*EXERCISE INSTRUCTIONS*: Find every line in the records below that holds the word "shows" and copy it.

Raw records:
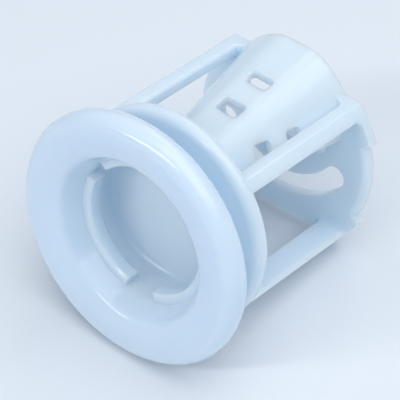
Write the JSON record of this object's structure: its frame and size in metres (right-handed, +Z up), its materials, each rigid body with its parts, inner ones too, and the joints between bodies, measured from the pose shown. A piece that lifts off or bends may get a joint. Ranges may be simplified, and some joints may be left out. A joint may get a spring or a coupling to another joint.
{
  "type": "washer pump filter",
  "caption": "Round filter body with a cupped bayonet mouth, a thick front lip and seal groove, and an open cage that holds a tapered, perforated chute.",
  "frame": {"origin": "on the body's axis, in the plane of the front lip's back face, where the bayonet tabs' inner wall begins", "axes": "+Y along the body's axis from the front mouth to the end plate, +X to the right as seen from the front, +Z up, towards the crown of the chute"},
  "size_m": [0.06, 0.056, 0.06],
  "materials": {
    "polypropylene": "moulded natural polypropylene, milky white, slightly translucent, semi-gloss"
  },
  "bodies": {
    "root": {"filter_body": "polypropylene"}
  },
  "joints": []
}
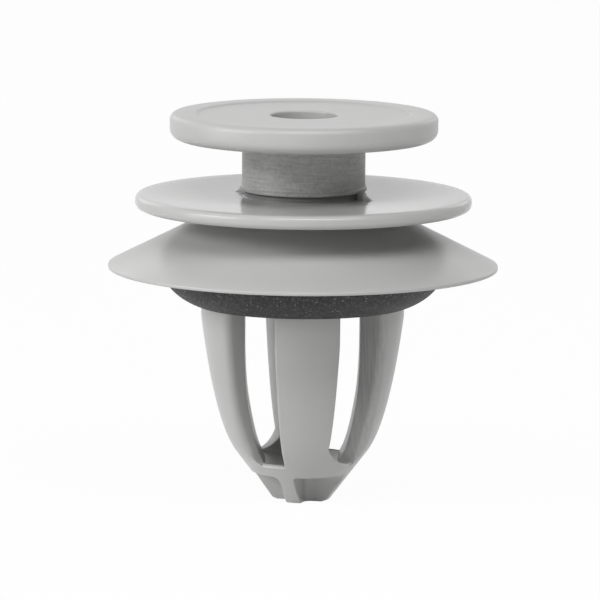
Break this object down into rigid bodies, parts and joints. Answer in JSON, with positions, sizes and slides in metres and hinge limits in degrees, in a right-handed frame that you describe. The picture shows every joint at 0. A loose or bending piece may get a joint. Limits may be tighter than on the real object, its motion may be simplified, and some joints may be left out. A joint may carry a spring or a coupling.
{
  "type": "molding clip",
  "caption": "Push-in trim clip: button head on a neck, flange, umbrella skirt with a sealing ring, and a bowed four-legged cage with a ribbed conical tip.",
  "frame": {"origin": "on the clip's axis, in the plane of the sealing ring's underside, which lies on the panel", "axes": "+Z along the axis towards the button head; -Y towards the narrow leg that the picture shows in front"},
  "size_m": [0.019, 0.019, 0.019],
  "materials": {
    "body_plastic": "semi-gloss grey acetal, finely mottled",
    "ring_rubber": "matte black, fine grain"
  },
  "bodies": {
    "root": {"clip_body": "body_plastic", "sealing_ring": "ring_rubber"}
  },
  "joints": []
}
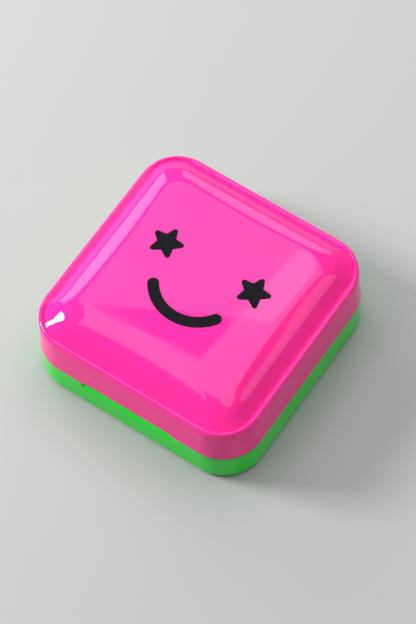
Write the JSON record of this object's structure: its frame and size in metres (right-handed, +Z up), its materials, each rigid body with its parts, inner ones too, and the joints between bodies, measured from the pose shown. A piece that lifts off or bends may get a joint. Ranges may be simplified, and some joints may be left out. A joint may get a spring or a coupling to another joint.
{
  "type": "contact lens case",
  "caption": "Square two-colour travel case with a hinged lid and mirror, holding a twin screw-cap lens case, solution bottle, tweezers and applicator stick.",
  "frame": {"origin": "centre of the resting face under the case", "axes": "+Z up out of the lid, +Y towards the hinge, +X to the right seen from the thumb notch at -Y"},
  "size_m": [0.07, 0.0741, 0.0294],
  "materials": {
    "green_abs": "high gloss",
    "pink_abs": "high gloss",
    "black_ink": "satin print",
    "white_pp": "satin",
    "steel": "turned",
    "mirror_silver": "polished",
    "foam_tape": "matt foam",
    "clear_pe": "translucent moulded",
    "white_cap": "semi gloss",
    "pink_pp": "semi gloss",
    "green_pp": "semi gloss",
    "silicone": "soft satin"
  },
  "bodies": {
    "base": {"base_shell": "green_abs", "inner_tray": "white_pp", "hinge_pins": "steel"},
    "lid": {"lid_shell": "pink_abs", "left_star_print": "black_ink", "right_star_print": "black_ink", "smile_print": "black_ink", "mirror_tape": "foam_tape", "mirror_glass": "mirror_silver", "mirror_bezel": "white_cap"},
    "lens_case": {"lens_well_body": "white_cap"},
    "left_seal": {"left_cap_liner": "silicone"},
    "left_cap": {"left_screw_cap": "pink_pp"},
    "right_seal": {"right_cap_liner": "silicone"},
    "right_cap": {"right_screw_cap": "green_pp"},
    "bottle": {"bottle_body": "clear_pe", "bottle_nozzle": "white_cap"},
    "bottle_seal": {"bottle_cap_seal": "silicone"},
    "bottle_top": {"bottle_cap": "pink_pp"},
    "tweezers": {"tweezers_heel_arm": "pink_pp", "heel_arm_tip": "silicone"},
    "tweezers_arm": {"tweezers_free_arm": "pink_pp", "free_arm_tip": "silicone"},
    "stick": {"applicator_stick": "green_pp", "applicator_sucker": "silicone"}
  },
  "joints": [
    {"name": "lid_hinge", "type": "hinge", "parent": "base", "child": "lid", "pos_m": [0, 0.0372, 0.011], "axis": [-1, 0, 0], "range_deg": [0, 115]},
    {"name": "lens_case_lift", "type": "slide", "parent": "base", "child": "lens_case", "axis": [0, 0, 1], "range_m": [0, 0.0025]},
    {"name": "left_cap_rise", "type": "slide", "parent": "lens_case", "child": "left_seal", "axis": [0, 0, 1], "range_m": [0, 0.0025]},
    {"name": "left_cap_turn", "type": "hinge", "parent": "left_seal", "child": "left_cap", "pos_m": [-0.0142, -0.0171, 0.015], "axis": [0, 0, 1], "range_deg": [0, 360]},
    {"name": "right_cap_rise", "type": "slide", "parent": "lens_case", "child": "right_seal", "axis": [0, 0, 1], "range_m": [0, 0.0025]},
    {"name": "right_cap_turn", "type": "hinge", "parent": "right_seal", "child": "right_cap", "pos_m": [0.0142, -0.0171, 0.015], "axis": [0, 0, 1], "range_deg": [0, 360]},
    {"name": "bottle_lift", "type": "slide", "parent": "base", "child": "bottle", "axis": [0, 0, 1], "range_m": [0, 0.004]},
    {"name": "bottle_cap_rise", "type": "slide", "parent": "bottle", "child": "bottle_seal", "axis": [1, 0, 0], "range_m": [0, 0.002]},
    {"name": "bottle_cap_turn", "type": "hinge", "parent": "bottle_seal", "child": "bottle_top", "pos_m": [0.018, 0.0216, 0.0109], "axis": [1, 0, 0], "range_deg": [0, 360]},
    {"name": "tweezers_lift", "type": "slide", "parent": "base", "child": "tweezers", "axis": [0, 0, 1], "range_m": [0, 0.01]},
    {"name": "tweezers_squeeze", "type": "hinge", "parent": "tweezers", "child": "tweezers_arm", "pos_m": [-0.0206, 0.00795, 0.0082], "axis": [0, 0, -1], "range_deg": [0, 3.2], "stiffness_Nm_per_rad": 0.05},
    {"name": "stick_lift", "type": "slide", "parent": "base", "child": "stick", "axis": [0, 0, 1], "range_m": [0, 0.01]}
  ],
  "couplings": [
    {"joint": "left_cap_turn", "follows": "left_cap_rise", "rad_per_m": 2513.3},
    {"joint": "right_cap_turn", "follows": "right_cap_rise", "rad_per_m": 2513.3},
    {"joint": "bottle_cap_turn", "follows": "bottle_cap_rise", "rad_per_m": 3141.6}
  ]
}
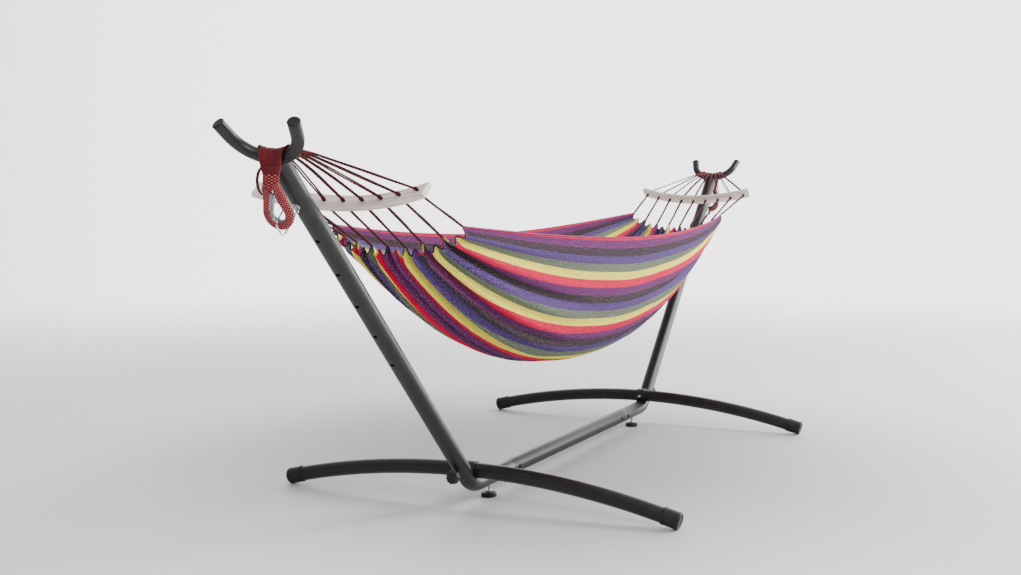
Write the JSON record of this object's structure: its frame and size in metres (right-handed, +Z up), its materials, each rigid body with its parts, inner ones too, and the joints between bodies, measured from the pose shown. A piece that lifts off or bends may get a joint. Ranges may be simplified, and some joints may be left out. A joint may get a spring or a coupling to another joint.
{
  "type": "hammock on stand",
  "caption": "Striped fabric hammock with bowed wooden spreader bars, hung by cords from the forked heads of a tubular steel stand with curved cross feet.",
  "frame": {"origin": "on the floor, midway between the feet, under the middle of the base tube", "axes": "+X along the hammock from end a to end b, +Y across it towards side l, +Z up"},
  "size_m": [3.0322, 1.0898, 0.9079],
  "materials": {
    "tube": "satin charcoal powder coat",
    "foot": "satin blue-black powder coat",
    "plastic": "moulded black",
    "chrome": "bright plated",
    "galvanised": "dull galvanised",
    "rope": "bound red cord",
    "cord": "dark maroon braided cord",
    "wood": "pale sanded",
    "cloth": "woven stripes"
  },
  "bodies": {
    "stand": {"base_tube": "tube", "upright_a": "tube", "fork_a": "tube", "foot_collar_a": "tube", "eye_bolt_a": "chrome", "rope_band_a": "rope", "rope_eye_a": "rope", "thimble_a": "galvanised", "snap_link_a": "chrome", "fork_cap_a_l": "plastic", "foot_tube_a_l": "foot", "foot_cap_a_l": "plastic", "fork_cap_a_r": "plastic", "foot_tube_a_r": "foot", "foot_cap_a_r": "plastic", "upright_b": "tube", "fork_b": "tube", "foot_collar_b": "tube", "eye_bolt_b": "chrome", "rope_band_b": "rope", "rope_eye_b": "rope", "thimble_b": "galvanised", "snap_link_b": "chrome", "fork_cap_b_l": "plastic", "foot_tube_b_l": "foot", "foot_cap_b_l": "plastic", "fork_cap_b_r": "plastic", "foot_tube_b_r": "foot", "foot_cap_b_r": "plastic"},
    "hammock": {"hammock_bed": "cloth", "spreader_bar_a": "wood", "cord_a1": "cord", "cord_a2": "cord", "cord_a3": "cord", "cord_a4": "cord", "cord_a5": "cord", "cord_a6": "cord", "cord_a7": "cord", "cord_a8": "cord", "cord_a9": "cord", "spreader_bar_b": "wood", "cord_b1": "cord", "cord_b2": "cord", "cord_b3": "cord", "cord_b4": "cord", "cord_b5": "cord", "cord_b6": "cord", "cord_b7": "cord", "cord_b8": "cord", "cord_b9": "cord"},
    "knob_a": {"knob_a": "plastic", "knob_bolt_a": "chrome"},
    "leveller_a": {"level_pad_a": "plastic", "level_stud_a": "chrome"},
    "gate_a": {"snap_gate_a": "chrome"},
    "knob_b": {"knob_b": "plastic", "knob_bolt_b": "chrome"},
    "leveller_b": {"level_pad_b": "plastic", "level_stud_b": "chrome"},
    "gate_b": {"snap_gate_b": "chrome"}
  },
  "joints": [
    {"name": "hammock_swing", "type": "hinge", "parent": "stand", "child": "hammock", "pos_m": [0, 0, 0.8465], "axis": [1, 0, 0], "range_deg": [-25, 25]},
    {"name": "knob_a_turn", "type": "hinge", "parent": "stand", "child": "knob_a", "pos_m": [-0.7185, 0, 0.089], "axis": [-1, 0, 0], "continuous": true},
    {"name": "leveller_a_turn", "type": "hinge", "parent": "stand", "child": "leveller_a", "pos_m": [-0.54, 0, 0], "axis": [0, 0, 1], "continuous": true},
    {"name": "gate_a_open", "type": "hinge", "parent": "stand", "child": "gate_a", "pos_m": [-1.43853, 0, 0.72255], "axis": [0, 1, 0], "range_deg": [0, 18], "stiffness_Nm_per_rad": 0.03, "springref_deg": -20.05},
    {"name": "knob_b_turn", "type": "hinge", "parent": "stand", "child": "knob_b", "pos_m": [0.7185, 0, 0.089], "axis": [1, 0, 0], "continuous": true},
    {"name": "leveller_b_turn", "type": "hinge", "parent": "stand", "child": "leveller_b", "pos_m": [0.54, 0, 0], "axis": [0, 0, 1], "continuous": true},
    {"name": "gate_b_open", "type": "hinge", "parent": "stand", "child": "gate_b", "pos_m": [1.43853, 0, 0.72255], "axis": [0, -1, 0], "range_deg": [0, 18], "stiffness_Nm_per_rad": 0.03, "springref_deg": -20.05}
  ]
}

*RESPONSE*:
Break this object down into rigid bodies, parts and joints. Answer in JSON, with positions, sizes and slides in metres and hinge limits in degrees, in a right-handed frame that you describe. The picture shows every joint at 0. A loose or bending piece may get a joint. Limits may be tighter than on the real object, its motion may be simplified, and some joints may be left out. A joint may carry a spring or a coupling.
  "frame": {"origin": "on the clip's axis, in the plane of the sealing ring's underside, which lies on the panel", "axes": "+Z along the axis towards the button head; -Y towards the narrow leg that the picture shows in front"},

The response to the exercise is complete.